Sometimes they knock at his door, seeking permission. Occasionally, he’ll find a few crumbs the neighborhood kids have left near the foot of the concrete pond, evidence of a stealthy fish-feeding expedition.

But Brown doesn’t mind. His is an open garden, privately owned but free to all comers as long as they don’t stray across flowerbeds or neglect to pick up after themselves.

The attraction in mid- to late spring is trilliums, many colonies of showy white trilliums. Trilliums are a wildflower member of the lily family. They have evolved into nearly 50 different varieties worldwide. Some bloom in a subdued yellow; others display rich red petals while still others grow massed in the woods in a eye-grabbing white. It’s the snow trillium (Trillium grandiflorum) that people see emerging through the humus rich leaf litter of Brown’s expansive woodlot.

Trilliums stand on erect stems of varying height and are topped by three leaves, three green sepals or underlying petals and three colored petals, hence their name; trillium comes from the Latin for “three.” The white petals on the long-blooming grandiflorum mature into a soft pink and finally a deep red as they wither, disappearing back into the ground where they build their energy for another year, another distinctive display.

“I dug the root stock from my (former) farm in West Virginia,” Brown says. “I planted 480. From there, I gathered seed and scattered the seed and the whole place has trilliums on it. Thousands of them. Far too many to estimate.”

A federal job brought Brown to Harrisonburg, Va., in 1965. “We bought the lot where the house sits and then the two adjacent lots. It was on a slope and it was wooded and we wanted to keep it that way. It’s around three acres.”

The 75-year-old Brown says he generally does things in cycles.

“Some years ago, a friend and I went to a flower show in Washington. We saw a tree peony. My friend bought one and I bought one. His died. Now I have over 500 blooming tree peonies through here all different colors.”

Wander leisurely around and you’ll see dogwoods, redbuds, rhododendrons and azaleas, Virginia bluebells and a whole host of things blooming harmoniously.

Brown at the moment is hooked on hydrangeas. Fourteen varieties have been planted around the property.

“You can pick flowers out here every month of the year,” Brown says. “This isn’t just a wildflower garden; it’s a flower garden.”
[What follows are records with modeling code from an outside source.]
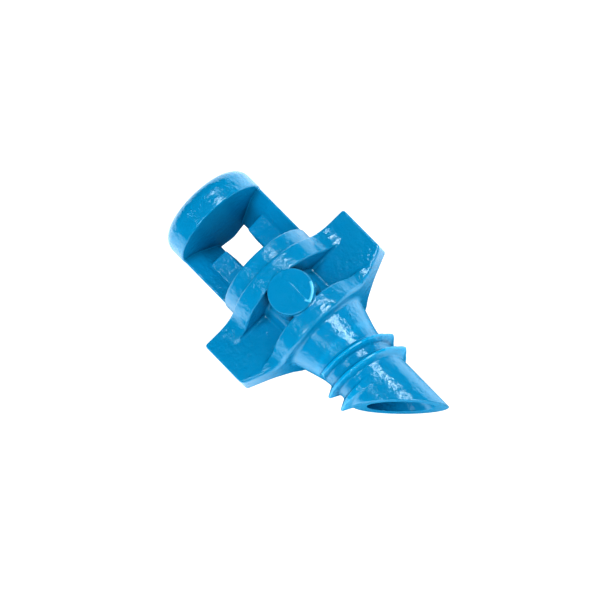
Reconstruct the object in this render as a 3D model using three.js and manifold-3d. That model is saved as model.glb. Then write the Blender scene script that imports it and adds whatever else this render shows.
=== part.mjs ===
// Screw-in micro spray jet: one moulding, built as solids that meet at its feature lines.
// Millimetres. X runs along the water passage from the deflector head towards the pointed
// inlet, Y runs along the grip wings and Z out of the front boss.
import * as THREE from 'three';
import { mergeVertices } from 'three/addons/utils/BufferGeometryUtils.js';
import Module from 'manifold-3d';

const wasm = await Module();
wasm.setup();

const ROUND = 72; // facets round a full circle
const ARC = 10; // facets along a softened edge or a blend
const BEYOND = 30; // longer than the whole part, for shapes that only cut
const OVERRUN = 1; // how far a hole or a blank runs past the end it is cut off at
const WELD = 1e-5; // points closer than this are one point

// Deflector head and the two posts that carry it
const HEAD_R = 2.87;
const HEAD_THICK = 1.62;
const HEAD_EDGE = 0.7;
const POST_R = 2.83; // the outsides of the posts
const POST_LENGTH = 3.42;
const FAN_HEIGHT = 0.95; // open height between the head and the shelf under it
const SLOT_HALF = 0.745; // half the width of the slot between the posts
const POCKET_FOOT_HALF = 0.87; // the same, at the back of the fan opening
const POCKET_BACK = -2.1; // how far back the fan opening reaches
const STRIP_INNER = 2.05; // where the outer strip of a post gives way to its recess
const STRIP_FRONT = 0.3; // front of the strip at the outside of the post
const STRIP_LEAN = 0.55; // how much lower the strip is at its inner side
const SHELF_STEP = 0.17; // drop from the strip to the panel below the fan opening
const SHELF_LEAN = 0.18; // how much lower the panel is beside the slot

// Nozzle collar, and the grip: two flanges, two wings
const COLLAR_R = 2.9;
const COLLAR_LENGTH = 0.98;
const FLANGE_THICK = 1.06;
const FLANGE_GAP = 2.04;
const UPPER_FLANGE_R = 3.2;
const LOWER_FLANGE_R = 3.08;
const WING_SPAN = 10.46;
const WING_THICK = 1.4;
const WING_LENGTH = 3.0; // along the side edge of a wing
const WING_CORNER = 0.25;
const BLEND_R = 1.65; // hollow blend between a flange and a wing
const CHEVRON_LENGTH = 1.25; // how much further the lower flange reaches at its middle
const CHEVRON_HALF = 2.35; // half the width of that middle
const LOWER_EDGE = 0.3; // bevel round the lower edge of the lower flange

// Core and bosses between the flanges
const CORE_R = 1.83;
const BOSS_R = 1.27;
const BOSS_FACE = 3.35;
const BOSS_OFFSET = 0.12;

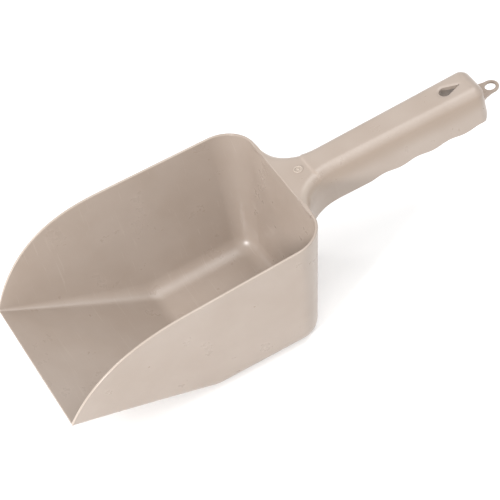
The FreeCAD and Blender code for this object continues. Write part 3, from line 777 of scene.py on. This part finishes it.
def soft_box(name, azimuth, elevation, distance, width, height, power):
    """A rectangular lamp that faces the scoop; angles in degrees, azimuth from +X towards +Y."""
    data = bpy.data.lights.new(name, "AREA")
    data.shape = "RECTANGLE"
    data.size, data.size_y = width, height
    data.energy = power
    upwards = math.radians(elevation)
    way = heading(math.radians(azimuth)) * math.cos(upwards) + rise(math.sin(upwards))
    lamp = bpy.data.objects.new(name, data)
    middle_height = 0.04
    lamp.location = way * distance + rise(middle_height)
    lamp.rotation_euler = way.to_track_quat("Z", "Y").to_euler()
    bpy.context.scene.collection.objects.link(lamp)


def make_lights():
    """A white studio: even light all round, two boxes high up, and two small ones lower down."""
    even_light = 0.86
    world = bpy.data.worlds.new("studio")
    bpy.context.scene.world = world
    world.use_nodes = True
    backdrop = world.node_tree.nodes["Background"]
    backdrop.inputs["Color"].default_value = WHITE
    backdrop.inputs["Strength"].default_value = even_light
    soft_box("key_box", 20, 60, 1.3, 0.3, 0.8, 2.7)
    soft_box("top_box", 90, 66, 1.3, 0.9, 0.9, 8.0)
    soft_box("front_box", -62, 23, 1.4, 0.22, 0.22, 17.0)
    soft_box("side_box", -142, 31, 1.5, 0.2, 0.2, 3.0)


bpy.context.scene.view_settings.view_transform = "Standard"
make_camera()
make_floor()
make_lights()
BOWL_NODES = ("pouring_ramp", "rear_floor", "ramp_curve_left", "ramp_curve_right",
              "floor_curve_left", "floor_curve_right", "side_wall_left", "side_wall_right",
              "rear_corner_left", "rear_corner_right", "rear_wall", "rear_floor_curve")
GRIP_NODES = ("neck", "grip_top", "grip_side_left", "grip_side_right", "grip_end")
PAINTED_SHADE_LEVELS = [(GRIP_TOP - depth) * MM for depth in (17, 6.5, 5, 2)]  # heights of the painted shade band under the grip's shoulder
BOWL_PLASTIC = plastic("bowl_plastic", scratched=True)
GRIP_PLASTIC = plastic("grip_plastic", painted_shade=PAINTED_SHADE_LEVELS)
for piece, material, nodes in (
        (make_bowl(), BOWL_PLASTIC, BOWL_NODES),
        (make_handle(), GRIP_PLASTIC, GRIP_NODES),
        (make_eyelet(), GRIP_PLASTIC, ("hanging_eyelet",)),
        (make_mark(), GRIP_PLASTIC, ("moulded_mark",))):
    piece.data.materials.append(material)
    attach(piece, "root")
    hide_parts(*nodes)
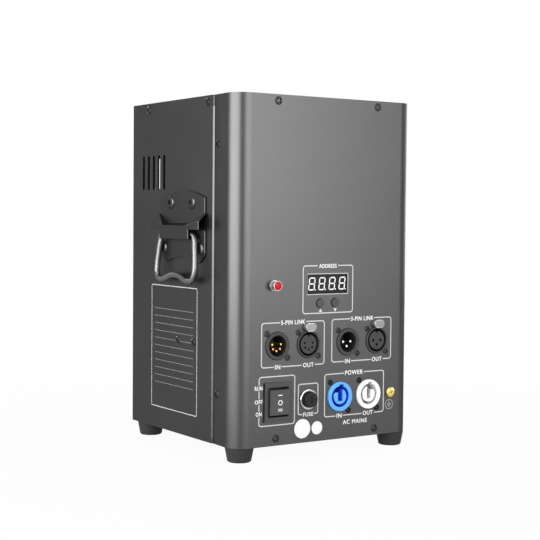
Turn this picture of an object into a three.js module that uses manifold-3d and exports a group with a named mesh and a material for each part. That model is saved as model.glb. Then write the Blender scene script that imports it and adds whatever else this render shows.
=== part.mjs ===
// Stage flame machine: a sheet-steel box that throws a short flame out of a bowl in its top.
// X points right, Y to the back and Z up. The origin is on the floor, under the middle of the machine.
// All lengths are in millimetres.
import * as THREE from 'three';
import { mergeVertices } from 'three/addons/utils/BufferGeometryUtils.js';
import Module from 'manifold-3d';

const wasm = await Module();
wasm.setup();

// Case
const caseWidth = 178;
const caseDepth = 174;
const caseHeight = 281;
const cornerRadius = 14;
const sheet = 1.5;
const returnDepth = 36.3;
const seamGap = 0.6;
const seamStep = 1.2;
const tongueReach = 14;
const tongueLap = 2.4;
const flangeHeight = 14;
const plateInset = 8;

// Clearances
const fit = 0.3;
const runningFit = 0.5;
const overrun = 2;
const weldDistance = 0.0001;

// Feet
const footHeight = 12;
const footInset = 12.3;
const footTopRadius = 11.8;
const footBottomRadius = 9.7;
const footEdge = 0.8;
const footScrewRadius = 3.4;
const footScrewDepth = 5;

// Vents
const ventWidth = 4;
const ventHeight = 30;
const ventPitch = 9.3;
const ventCount = 5;
const ventTopDown = 45.2;
const ventBackInset = 19.8;
const rearVentPitch = 8;
const rearVentCount = 4;
const rearVentInset = 17.8;
const rearVentTopDown = 46;

// Carrying handles
const handleShift = 3.5;
const pivotHeight = 169;
const handleSheet = 1.2;
const pivotStandOff = 5;
const crownHeight = 36.3;
const shoulderHeight = 29.8;
const upperHalfWidth = 37.7;
const earTopHeight = 17.7;
const earFoldHeight = 11;
const neckHalfWidth = 24;
const lowerTopHeight = 4;
const lowerHalfWidth = 38.2;
const lowerSideDrop = 17;
const lowerFootHalfWidth = 28.5;
const lowerFootDrop = 24.3;
const plateCorner = 2.5;
const archRise = 4.3;
const channelStandOff = 9.5;
const channelTopHeight = 6.6;
const channelDrop = 4.5;
const earHalfWidth = 41;
const earRootHalfWidth = 39;
const earBottomHeight = 3.5;
const creaseHalfWidth = 18.5;
const creaseRootHalfWidth = 22;
const creaseTopHeight = 9;
const foldShare = 0.75;
const lipHalfWidth = 22;
const bailRadius = 2.5;
const bailHalfWidth = 32;
const bailDrop = 39;
const bailRestAngle = THREE.MathUtils.degToRad(4);

// Places across the front, as shares of the case's half width
const fivePinInletShare = -0.55281;
const fivePinOutletShare = -0.21124;
const threePinInletShare = 0.23708;
const threePinOutletShare = 0.57865;
const powerInletShare = 0.14663;
const powerOutletShare = 0.48258;
const switchShare = -0.54831;
const fuseShare = -0.20899;
const lampShare = -0.59775;
const earthShare = 0.74607;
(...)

Wildflower garden or no, it takes patience to get trilliums to thrive in a residential setting. The plants require two or more years to germinate and then a couple of more years to grow large enough to bloom. But trilliums will spread if left to themselves in the right kind of leaf mold habitat.

Grandifloras are believed easiest to grow. Fall is the best time to plant the rhizomes. Planting them 3 to 4 inches deep, helps avoid loss to predators. Yet, for all their beauty, trilliums can be real stinkers.

Purple trillium is perhaps the most interesting of the clan, says Jack Sanders, a newspaper editor from Ridgefield, Conn., and an author specializing in wildflowers. “It has the color of carrion and aims its flower down toward the ground where its pollinator, various carrion-eating flies, will be more apt to see it. But color is probably not what really draws the flies. It is by far the worst smelling blossom I know of.

“If you get down on your hands and knees and stick your nose into one, it can give you a nasal jolt. They are vile smelling,” Sanders says. “They make skunk cabbage smell like perfume.”